To tell you that I am a little miffed at not being to update my blog for the last couple of days is an understatement. The road to health can have its bumps especially when there are other people involved. In this case, it was a nurse overeager to demonstrate her prowess in front of a trainee at changing the dressing for my wound vac which resulted in me being miserable for two days.

Long story short: It was "installed" on my person incorrectly. The negative pressure fluctuated incessantly. The only way the beeping and alerts would quiet down was when I was laying down horizontally on my bed. This was even after they came back a second time to tweak the hose connections the following day. Another nurse changed it properly on the third day thank God! The best news out of this whole ordeal is that my wound is healing very well.

Anyhoo... After a phone convo to firm up a visit from Possum last Thursday, she had remarked that I was the busiest and most sociable sick person she new. Ha! Last weekend Kimmee and Kathy each visited me. On Tuesday, I bribed Tawny into sneaking me out for a spell. We started with a seafood lunch at a favorite Greek place followed by manicures and pedicures at my salon where I received a warm welcome for coming back from surgery.

Next Tuesday I am getting a drastic hair cut; it will be short in the back to follow a long angle towards the front. A reverse bob or something like that....? I'll post a picture when I do one of my self-portrait pics. A tinge of sadness creeps in every now and again as I think of how long it is now and how patient I've been at growing it the last couple of years. This act is to both cut away "old energy" from the new woman I am becoming as well as to prepare for what might be a by-product of chemotherapy treatments, hair loss. It isn't something to be really sad about considering the state of the world. I think the new "do" will be a hot look on Sprinkles. After all, why be boring? Other people (IE numb, faceless plebeians) have it covered...

My dad and stepmother were supposed to visit at the end of this month. They had planned on visiting me and my three other sisters on the way down from Chicago. All is now postponed as my stepmother is getting breast cancer surgery on Monday. She has a small lump that is stage one and will have to receive radiation treatments.
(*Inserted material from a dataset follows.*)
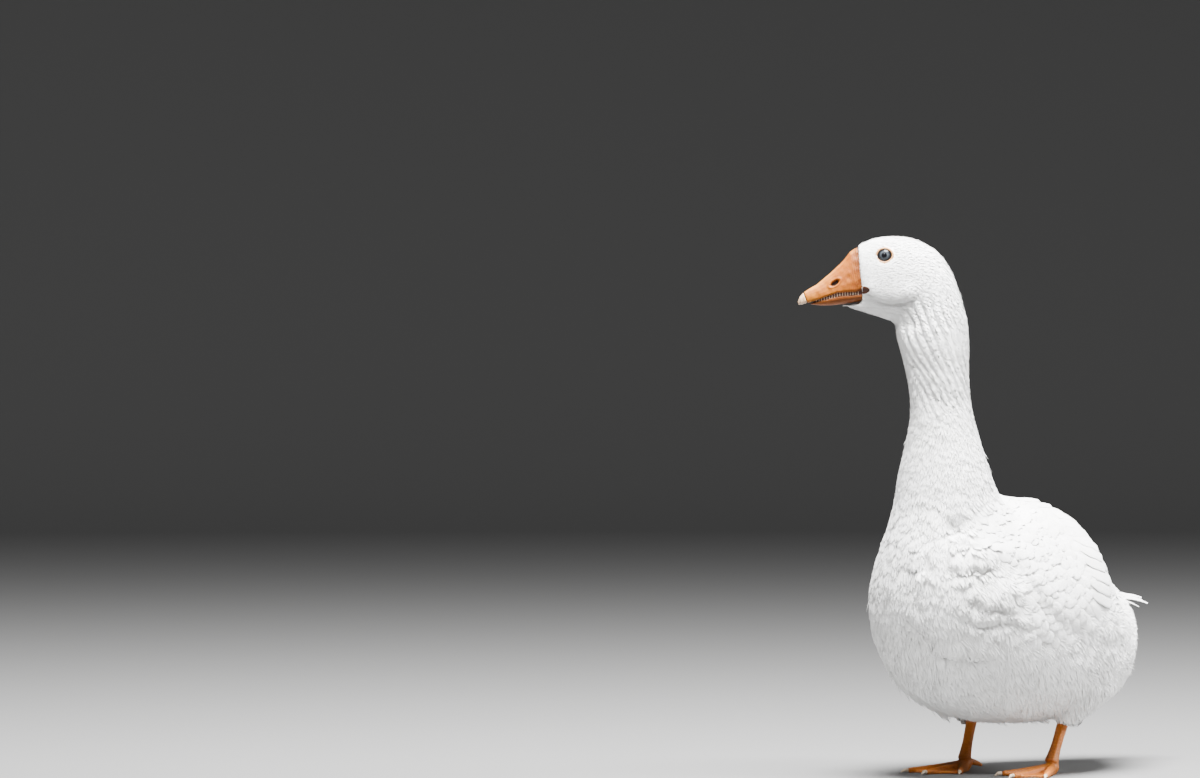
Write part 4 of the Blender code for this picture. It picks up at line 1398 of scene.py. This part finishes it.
legSettings = {
    "voxel": 0.0010, "smoothing": 4, "scuteSpacing": 0.0042, "scuteHeight": 0.00032,
    "orange": (0.56, 0.165, 0.012, 1), "pale": (0.62, 0.205, 0.024, 1), "crease": (0.36, 0.095, 0.008, 1),
    "blotches": ((0.3, (0.82, 0.76, 0.72, 1)), (0.65, (1, 1, 1, 1))),
}


def makeLegFinish():
    s = legSettings
    finish, tree, inputs = newFinish("legSkin", s["orange"], 0.48, {
        "Subsurface Weight": 0.08, "Subsurface Radius": (0.004, 0.0015, 0.0006)})
    scales = textureOn(tree, "ShaderNodeTexVoronoi", "Distance", Scale=420.0, feature="DISTANCE_TO_EDGE")
    colour = rampOn(tree, scales, ((0.0, s["crease"]), (0.10, s["orange"]), (0.55, s["pale"])))
    colour = mixedColours(tree, colour, rampOn(tree, noiseOn(tree, Scale=60.0, Detail=3.0), s["blotches"]))
    plug(tree, colour, inputs["Base Color"])
    addRelief(tree, scales, inputs, 0.6, 0.0006)
    return finish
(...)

Freakish isn't it? Cancer is prevalent in most people's lives nowadays. That's the way the cookie crumbles I guess.

On a much lighter note, here is a photo of my pedicure. I live in Florida where a bit of floral whimsy is expected on nails. Yes, that is a viable reason! This cheered me considerably and makes me giggle every time I see it. The feet may not be dainty -- how can US size 10 cement blocks be sexy? -- but I think they are still cute!